One of the reasons BPSE chose to partner with a South African company rather than source skills from the Phillippines, India or China, was not only that there were fewer language issues, but that many of the South African consultants had business backgrounds prior to specialising in SAP, whereas in other countries many consultants had
pure IT backgrounds.

BPSE now combines their onshore and offshore resources, with Australian-based architects on projects for 10-20 per cent of the time, with the balance using their South Africa-based consultants, who then travel for key workshops or milestones such as testing and go-lives.

 

Following the buzz

In the SAP space, van Vuuren sees HANA, alongside cloud, as still holding some of the strongest potential for transformation – but this often isn’t fully understood.

“I think there is a lot of value to be squeezed out of HANA, but I still get customers thinking it’s just the new BW tool. They don’t actually see how they can transform their business processes using this in-memory capability. So there is an exciting task there for us to explore,” he says.

BPSE is putting this into practice at the moment with a project for Weir Minerals, delivering a hybrid model with SAP ERP and SCM on-premise and the rest of their solution suite in the cloud, and reporting via HANA.

Peter Atkinson, head of IS, Minerals Division, Weir Minerals, and program director of the company’s global SAP deployment, speaks highly of how the BPSE model has worked for its project.

“BPSE’s hybrid model has blended well with Weir Minerals’ offshore model, providing high quality technical expertise and management in key areas of the program in a cost effective manner,” Atkinson says.

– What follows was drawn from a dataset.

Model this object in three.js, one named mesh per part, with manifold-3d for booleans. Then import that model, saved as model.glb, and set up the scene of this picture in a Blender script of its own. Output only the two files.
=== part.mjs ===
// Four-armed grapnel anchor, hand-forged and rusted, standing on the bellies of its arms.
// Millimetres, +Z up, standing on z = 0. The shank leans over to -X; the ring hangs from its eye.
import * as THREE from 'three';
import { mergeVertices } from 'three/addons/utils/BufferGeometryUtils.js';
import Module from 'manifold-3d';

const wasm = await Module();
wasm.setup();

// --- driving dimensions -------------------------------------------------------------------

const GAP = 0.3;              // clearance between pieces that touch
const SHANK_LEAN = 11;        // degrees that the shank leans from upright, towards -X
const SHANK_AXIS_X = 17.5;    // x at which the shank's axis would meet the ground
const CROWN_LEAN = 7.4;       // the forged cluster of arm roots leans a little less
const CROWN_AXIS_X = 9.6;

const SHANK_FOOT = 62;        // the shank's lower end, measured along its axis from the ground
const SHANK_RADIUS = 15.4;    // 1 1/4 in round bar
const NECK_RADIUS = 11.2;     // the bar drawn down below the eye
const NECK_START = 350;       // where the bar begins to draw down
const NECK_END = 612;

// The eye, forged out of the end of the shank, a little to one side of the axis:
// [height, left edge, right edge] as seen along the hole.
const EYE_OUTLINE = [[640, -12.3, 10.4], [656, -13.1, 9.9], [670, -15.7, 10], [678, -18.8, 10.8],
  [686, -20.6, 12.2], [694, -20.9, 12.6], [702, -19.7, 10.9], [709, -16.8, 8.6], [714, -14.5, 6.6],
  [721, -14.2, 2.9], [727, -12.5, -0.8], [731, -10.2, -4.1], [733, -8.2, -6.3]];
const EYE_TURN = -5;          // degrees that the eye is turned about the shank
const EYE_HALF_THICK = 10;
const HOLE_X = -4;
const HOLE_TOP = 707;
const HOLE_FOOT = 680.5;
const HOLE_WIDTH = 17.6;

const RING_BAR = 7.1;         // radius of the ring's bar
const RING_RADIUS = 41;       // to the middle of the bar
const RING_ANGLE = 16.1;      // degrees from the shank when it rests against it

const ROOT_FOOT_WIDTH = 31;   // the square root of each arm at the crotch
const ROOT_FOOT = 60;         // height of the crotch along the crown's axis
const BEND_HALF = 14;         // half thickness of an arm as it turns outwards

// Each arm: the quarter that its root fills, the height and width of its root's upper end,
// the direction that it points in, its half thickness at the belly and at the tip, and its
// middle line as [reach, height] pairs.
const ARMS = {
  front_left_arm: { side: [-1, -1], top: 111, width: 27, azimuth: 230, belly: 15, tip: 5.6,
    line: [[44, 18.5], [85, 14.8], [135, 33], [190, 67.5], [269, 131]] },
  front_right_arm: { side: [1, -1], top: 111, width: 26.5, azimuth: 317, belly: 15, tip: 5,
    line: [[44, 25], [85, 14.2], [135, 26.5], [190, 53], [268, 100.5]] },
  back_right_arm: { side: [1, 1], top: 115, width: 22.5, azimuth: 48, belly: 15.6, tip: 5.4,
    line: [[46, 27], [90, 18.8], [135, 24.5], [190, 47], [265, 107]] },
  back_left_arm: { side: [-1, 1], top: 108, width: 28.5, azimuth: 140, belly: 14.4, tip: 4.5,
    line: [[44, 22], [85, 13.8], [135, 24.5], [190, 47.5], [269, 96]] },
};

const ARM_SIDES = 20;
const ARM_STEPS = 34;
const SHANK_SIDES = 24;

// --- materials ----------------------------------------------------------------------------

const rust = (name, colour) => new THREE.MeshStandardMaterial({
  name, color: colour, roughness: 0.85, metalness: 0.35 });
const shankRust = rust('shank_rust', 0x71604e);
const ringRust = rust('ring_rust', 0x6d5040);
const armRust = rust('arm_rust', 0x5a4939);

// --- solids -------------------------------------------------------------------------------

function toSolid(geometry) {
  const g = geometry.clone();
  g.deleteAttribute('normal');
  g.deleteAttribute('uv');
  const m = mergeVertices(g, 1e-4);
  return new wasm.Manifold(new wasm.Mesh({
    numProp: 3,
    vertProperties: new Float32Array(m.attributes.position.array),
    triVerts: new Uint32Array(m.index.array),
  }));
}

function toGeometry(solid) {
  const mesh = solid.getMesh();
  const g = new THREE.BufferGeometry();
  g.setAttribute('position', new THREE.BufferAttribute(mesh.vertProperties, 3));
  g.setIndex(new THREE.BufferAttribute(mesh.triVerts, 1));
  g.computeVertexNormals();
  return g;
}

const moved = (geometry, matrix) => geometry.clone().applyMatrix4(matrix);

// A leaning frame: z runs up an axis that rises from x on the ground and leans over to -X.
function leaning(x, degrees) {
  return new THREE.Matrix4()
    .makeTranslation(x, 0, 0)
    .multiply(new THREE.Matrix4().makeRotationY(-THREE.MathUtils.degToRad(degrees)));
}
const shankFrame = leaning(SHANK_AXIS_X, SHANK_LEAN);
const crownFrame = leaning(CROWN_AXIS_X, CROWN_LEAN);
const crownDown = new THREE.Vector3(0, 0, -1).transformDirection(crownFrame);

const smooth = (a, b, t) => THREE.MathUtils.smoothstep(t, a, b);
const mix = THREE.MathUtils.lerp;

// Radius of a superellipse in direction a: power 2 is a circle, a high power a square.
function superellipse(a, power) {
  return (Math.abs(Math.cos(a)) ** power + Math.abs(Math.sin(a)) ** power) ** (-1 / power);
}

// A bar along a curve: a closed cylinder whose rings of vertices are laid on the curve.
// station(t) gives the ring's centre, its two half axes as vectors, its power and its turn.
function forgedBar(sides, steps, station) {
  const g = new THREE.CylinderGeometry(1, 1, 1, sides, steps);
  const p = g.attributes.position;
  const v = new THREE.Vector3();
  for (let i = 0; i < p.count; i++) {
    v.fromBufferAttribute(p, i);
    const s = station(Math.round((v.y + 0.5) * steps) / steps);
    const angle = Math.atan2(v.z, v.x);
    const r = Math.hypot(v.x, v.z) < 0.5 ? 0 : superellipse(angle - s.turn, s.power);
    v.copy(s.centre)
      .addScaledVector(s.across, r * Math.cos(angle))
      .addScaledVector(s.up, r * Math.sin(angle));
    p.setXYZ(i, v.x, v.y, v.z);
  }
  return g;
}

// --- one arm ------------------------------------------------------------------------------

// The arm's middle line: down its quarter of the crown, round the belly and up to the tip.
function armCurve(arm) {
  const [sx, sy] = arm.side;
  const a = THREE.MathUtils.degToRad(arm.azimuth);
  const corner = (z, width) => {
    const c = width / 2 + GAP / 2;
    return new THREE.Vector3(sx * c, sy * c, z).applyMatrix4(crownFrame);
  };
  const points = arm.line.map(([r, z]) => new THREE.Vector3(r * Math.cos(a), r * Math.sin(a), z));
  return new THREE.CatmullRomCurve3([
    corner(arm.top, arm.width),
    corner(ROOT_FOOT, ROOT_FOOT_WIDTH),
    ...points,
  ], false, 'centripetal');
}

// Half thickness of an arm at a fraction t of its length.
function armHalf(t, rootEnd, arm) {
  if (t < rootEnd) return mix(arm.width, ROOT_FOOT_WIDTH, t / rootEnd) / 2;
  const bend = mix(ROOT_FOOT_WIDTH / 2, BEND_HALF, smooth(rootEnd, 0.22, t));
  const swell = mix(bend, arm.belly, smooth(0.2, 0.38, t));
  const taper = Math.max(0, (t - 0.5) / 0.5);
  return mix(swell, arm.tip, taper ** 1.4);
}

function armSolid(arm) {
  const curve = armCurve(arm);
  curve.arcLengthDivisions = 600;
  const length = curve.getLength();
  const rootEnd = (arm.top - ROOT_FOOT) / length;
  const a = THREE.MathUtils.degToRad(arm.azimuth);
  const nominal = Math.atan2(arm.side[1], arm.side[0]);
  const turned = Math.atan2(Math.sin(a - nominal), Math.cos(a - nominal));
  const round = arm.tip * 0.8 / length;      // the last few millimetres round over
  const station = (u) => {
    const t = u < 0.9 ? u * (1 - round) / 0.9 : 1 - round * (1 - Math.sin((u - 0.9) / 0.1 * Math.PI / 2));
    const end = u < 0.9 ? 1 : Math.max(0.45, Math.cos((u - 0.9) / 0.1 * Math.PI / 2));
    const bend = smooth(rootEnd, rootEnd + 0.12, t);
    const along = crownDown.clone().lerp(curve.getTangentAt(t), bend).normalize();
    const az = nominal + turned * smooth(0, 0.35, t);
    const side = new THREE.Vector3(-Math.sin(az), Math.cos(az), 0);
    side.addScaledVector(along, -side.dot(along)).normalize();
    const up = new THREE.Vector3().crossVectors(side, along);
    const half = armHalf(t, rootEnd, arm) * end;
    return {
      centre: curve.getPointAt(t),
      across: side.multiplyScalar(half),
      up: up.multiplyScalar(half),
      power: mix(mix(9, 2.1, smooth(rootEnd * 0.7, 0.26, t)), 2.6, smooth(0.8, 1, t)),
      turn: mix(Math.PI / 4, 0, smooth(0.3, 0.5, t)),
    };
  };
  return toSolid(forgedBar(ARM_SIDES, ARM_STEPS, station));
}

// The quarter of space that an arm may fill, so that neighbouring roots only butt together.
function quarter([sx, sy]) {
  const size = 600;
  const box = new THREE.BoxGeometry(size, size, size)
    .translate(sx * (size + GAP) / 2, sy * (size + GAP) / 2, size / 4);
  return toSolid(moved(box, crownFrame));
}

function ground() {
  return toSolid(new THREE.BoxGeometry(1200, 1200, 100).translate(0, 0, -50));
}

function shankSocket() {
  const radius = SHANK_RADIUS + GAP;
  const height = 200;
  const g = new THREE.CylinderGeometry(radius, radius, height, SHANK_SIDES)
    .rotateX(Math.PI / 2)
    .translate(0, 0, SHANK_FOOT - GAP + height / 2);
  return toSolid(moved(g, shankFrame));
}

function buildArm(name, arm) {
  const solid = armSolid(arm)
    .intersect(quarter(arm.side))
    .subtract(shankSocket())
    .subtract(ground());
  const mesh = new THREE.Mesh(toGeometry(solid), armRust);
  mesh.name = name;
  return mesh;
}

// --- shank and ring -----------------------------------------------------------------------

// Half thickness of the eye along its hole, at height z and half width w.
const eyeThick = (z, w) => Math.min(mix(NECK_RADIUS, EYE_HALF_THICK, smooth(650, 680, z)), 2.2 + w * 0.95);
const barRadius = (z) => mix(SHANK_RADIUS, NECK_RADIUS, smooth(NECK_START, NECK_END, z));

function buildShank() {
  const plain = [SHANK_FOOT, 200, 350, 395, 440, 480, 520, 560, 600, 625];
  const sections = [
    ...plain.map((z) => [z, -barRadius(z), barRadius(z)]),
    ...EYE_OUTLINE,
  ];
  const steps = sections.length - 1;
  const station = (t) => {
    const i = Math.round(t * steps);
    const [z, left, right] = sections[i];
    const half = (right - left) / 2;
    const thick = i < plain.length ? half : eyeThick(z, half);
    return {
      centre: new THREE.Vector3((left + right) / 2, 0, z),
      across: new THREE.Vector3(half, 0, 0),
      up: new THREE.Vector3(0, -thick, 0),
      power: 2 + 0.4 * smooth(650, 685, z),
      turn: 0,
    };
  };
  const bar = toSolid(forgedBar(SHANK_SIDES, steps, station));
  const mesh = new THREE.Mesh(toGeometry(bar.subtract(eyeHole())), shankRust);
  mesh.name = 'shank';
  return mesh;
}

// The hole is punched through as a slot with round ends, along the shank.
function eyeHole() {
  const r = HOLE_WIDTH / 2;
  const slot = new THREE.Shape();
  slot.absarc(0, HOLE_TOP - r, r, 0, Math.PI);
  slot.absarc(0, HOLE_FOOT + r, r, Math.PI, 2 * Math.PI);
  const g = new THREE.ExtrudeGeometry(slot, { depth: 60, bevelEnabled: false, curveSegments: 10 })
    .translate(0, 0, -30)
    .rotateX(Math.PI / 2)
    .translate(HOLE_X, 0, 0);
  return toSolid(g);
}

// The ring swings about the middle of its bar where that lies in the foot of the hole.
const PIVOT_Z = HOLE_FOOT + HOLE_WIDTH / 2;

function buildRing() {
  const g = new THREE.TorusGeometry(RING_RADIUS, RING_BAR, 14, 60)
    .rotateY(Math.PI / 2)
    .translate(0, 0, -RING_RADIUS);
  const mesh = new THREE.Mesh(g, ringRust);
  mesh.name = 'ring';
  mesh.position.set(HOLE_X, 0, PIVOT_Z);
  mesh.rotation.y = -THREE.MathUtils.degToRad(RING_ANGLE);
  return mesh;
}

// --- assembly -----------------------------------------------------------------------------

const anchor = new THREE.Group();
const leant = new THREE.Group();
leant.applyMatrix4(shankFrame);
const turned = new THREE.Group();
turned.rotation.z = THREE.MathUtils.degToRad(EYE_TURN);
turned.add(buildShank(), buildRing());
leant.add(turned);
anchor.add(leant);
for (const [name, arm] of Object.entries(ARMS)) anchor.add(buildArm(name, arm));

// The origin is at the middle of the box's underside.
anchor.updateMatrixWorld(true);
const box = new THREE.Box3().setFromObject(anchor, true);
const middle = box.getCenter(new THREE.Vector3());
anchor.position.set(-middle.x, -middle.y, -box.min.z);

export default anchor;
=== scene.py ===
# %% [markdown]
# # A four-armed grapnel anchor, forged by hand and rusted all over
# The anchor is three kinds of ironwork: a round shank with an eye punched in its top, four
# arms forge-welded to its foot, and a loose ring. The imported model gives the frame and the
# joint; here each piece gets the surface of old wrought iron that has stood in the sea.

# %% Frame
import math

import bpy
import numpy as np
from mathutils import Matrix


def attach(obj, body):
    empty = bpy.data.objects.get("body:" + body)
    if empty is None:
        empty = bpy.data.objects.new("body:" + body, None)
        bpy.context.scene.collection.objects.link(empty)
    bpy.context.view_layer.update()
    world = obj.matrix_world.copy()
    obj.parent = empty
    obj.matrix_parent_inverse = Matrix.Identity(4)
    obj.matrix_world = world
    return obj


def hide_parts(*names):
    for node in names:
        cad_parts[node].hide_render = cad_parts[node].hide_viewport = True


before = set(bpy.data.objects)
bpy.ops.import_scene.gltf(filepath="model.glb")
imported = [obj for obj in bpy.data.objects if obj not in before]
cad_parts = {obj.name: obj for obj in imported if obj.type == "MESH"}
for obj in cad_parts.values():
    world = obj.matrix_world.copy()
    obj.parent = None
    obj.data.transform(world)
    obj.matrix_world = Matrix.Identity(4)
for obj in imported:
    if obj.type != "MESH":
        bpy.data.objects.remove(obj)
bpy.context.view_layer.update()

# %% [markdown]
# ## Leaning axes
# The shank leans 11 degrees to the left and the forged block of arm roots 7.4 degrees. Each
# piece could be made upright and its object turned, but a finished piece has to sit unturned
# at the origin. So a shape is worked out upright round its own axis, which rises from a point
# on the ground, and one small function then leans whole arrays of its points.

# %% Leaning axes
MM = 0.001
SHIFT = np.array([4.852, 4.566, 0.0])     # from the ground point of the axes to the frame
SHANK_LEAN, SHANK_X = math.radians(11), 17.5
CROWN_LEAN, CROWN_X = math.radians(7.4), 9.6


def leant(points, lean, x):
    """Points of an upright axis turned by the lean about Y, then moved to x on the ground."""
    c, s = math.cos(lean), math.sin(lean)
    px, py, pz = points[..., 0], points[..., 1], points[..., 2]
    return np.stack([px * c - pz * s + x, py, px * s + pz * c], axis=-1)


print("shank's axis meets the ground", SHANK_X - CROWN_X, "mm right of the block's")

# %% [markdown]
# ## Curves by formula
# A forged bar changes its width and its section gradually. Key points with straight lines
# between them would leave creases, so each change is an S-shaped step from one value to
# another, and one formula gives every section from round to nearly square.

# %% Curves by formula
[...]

And as the company takes full advantage of their new capabilities and competitiveness, combining these areas of expertise will also yield some exciting results, according to van Vuuren.

“We see ourselves really becoming a leader in the supply chain area, by giving customers big scope deployments that help make it easier to do business. Particularly in the supply chain capability link with the user interface, that’s where we see ourselves growing.”